A brief look at their defensive ranks will show that Morocco were missing two of their four key defenders in the backline against Portugal. Additionally, they lost a third player, Saiss, through injury as he was stretchered off early in the second half.

Morocco effectively played the entire second half with their backup defenders, with Hakimi the only remaining member of the original lineup. Yet, they showed no signs of lapses or getting intimidated by the star-studded attackers in the Portuguese ranks.

Can Morocco win the World Cup?

That is not the question one needs to ask. Instead, one should wonder about what impact Morocco will have on the global stage. The Atlas Lions have steadily become a neutral favourite, although nobody expects them to reach the final, considering a depleted side will take on world champions France.

However, looking back at their opponents in this competition is crucial. By far, they have endured a stricter draw than any other team entering the knockout stages barring Japan, who proved exceptional in the four games they featured in.

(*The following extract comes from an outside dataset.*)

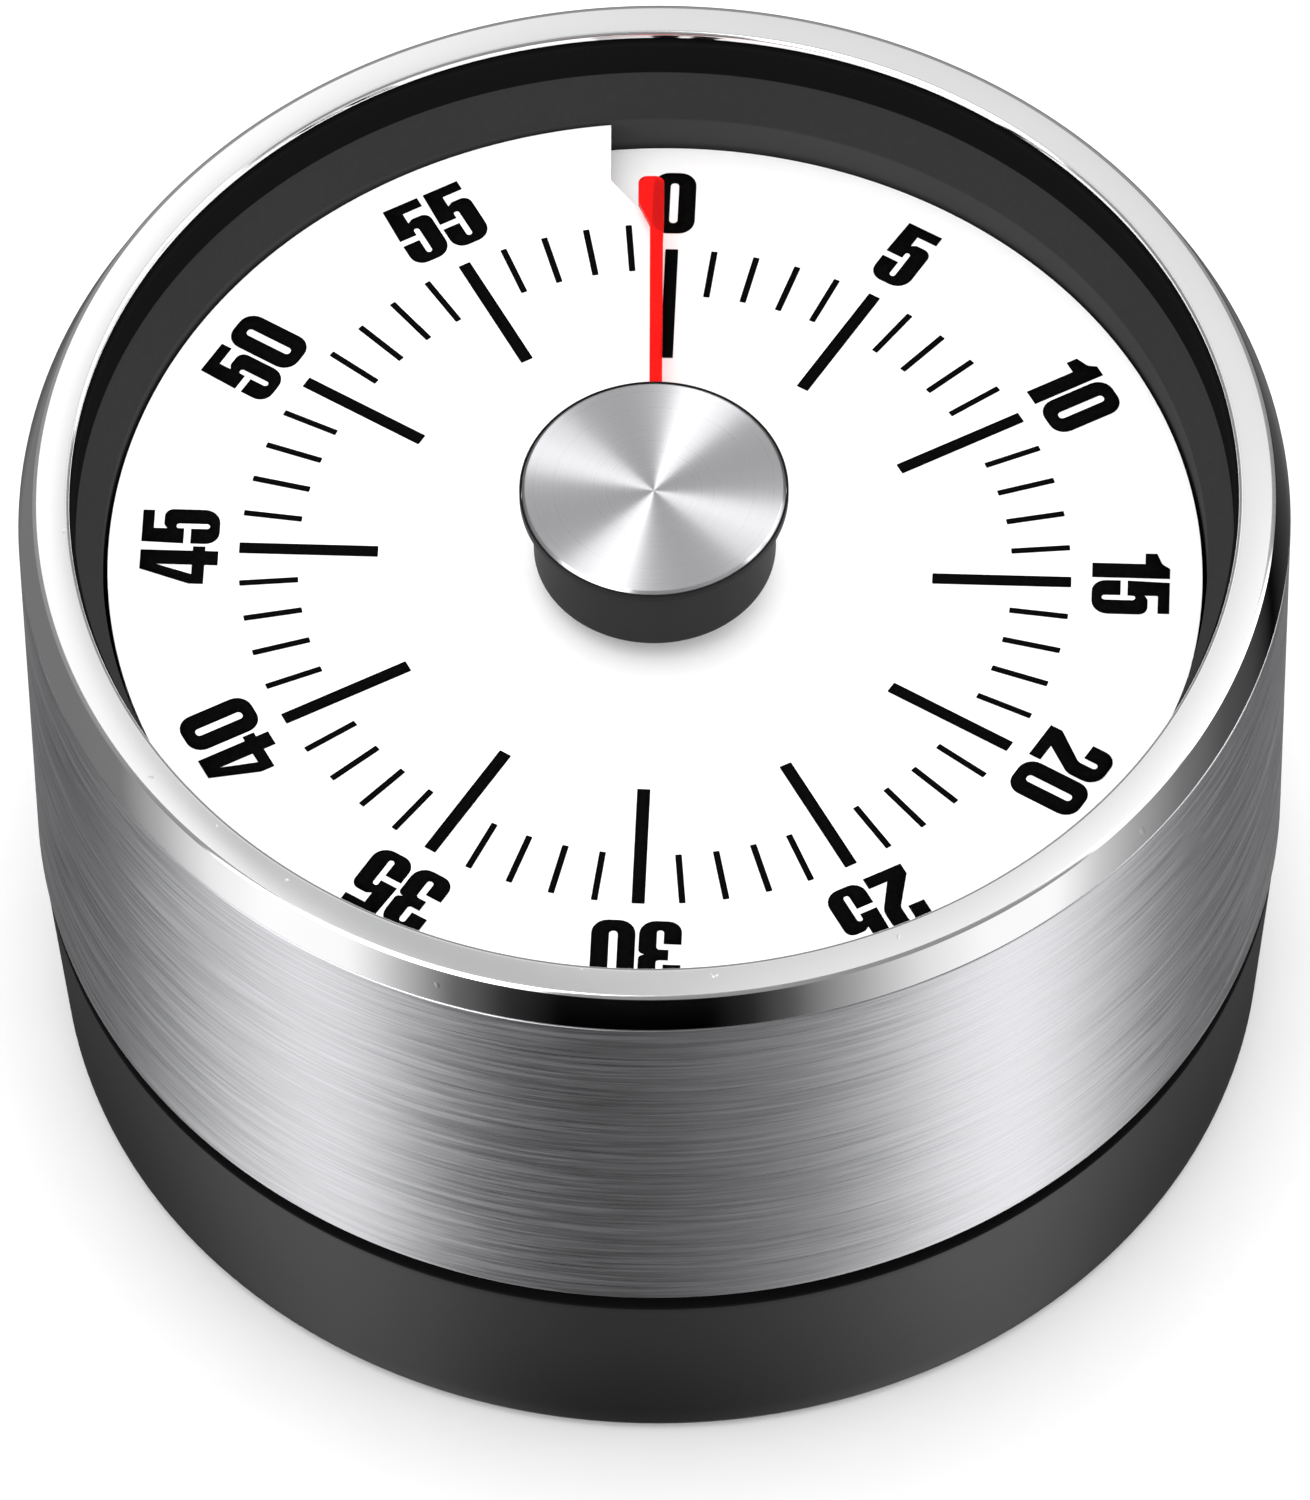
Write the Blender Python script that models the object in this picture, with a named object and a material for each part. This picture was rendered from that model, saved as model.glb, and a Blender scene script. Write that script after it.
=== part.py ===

Morocco got drawn up in the same group as two of the 2018 semi-finalists in Croatia and Belgium. Yet, Morocco overcame the odds with relative calmness. After beating the Red Devils, Regragui’s men began their progressive journey by defeating Canada and topping their group.

The beautiful win over Spain built confidence in the quarter-finals against Portugal. Morocco also managed to overshadow the media attention generally reserved for Cristiano Ronaldo whenever he is on the wrong side in recent times.

As for Morocco’s chances, every team has a strong chance of making it big. Morocco will be a neutral favorite for their experience and performances in this tournament. Still, they have already done more for Africa and the Arab world than anyone else in football history. Lifting the grand prize will certainly matter. Morocco have every chance to bring home the elusive World Cup glory that has never set foot on African soil.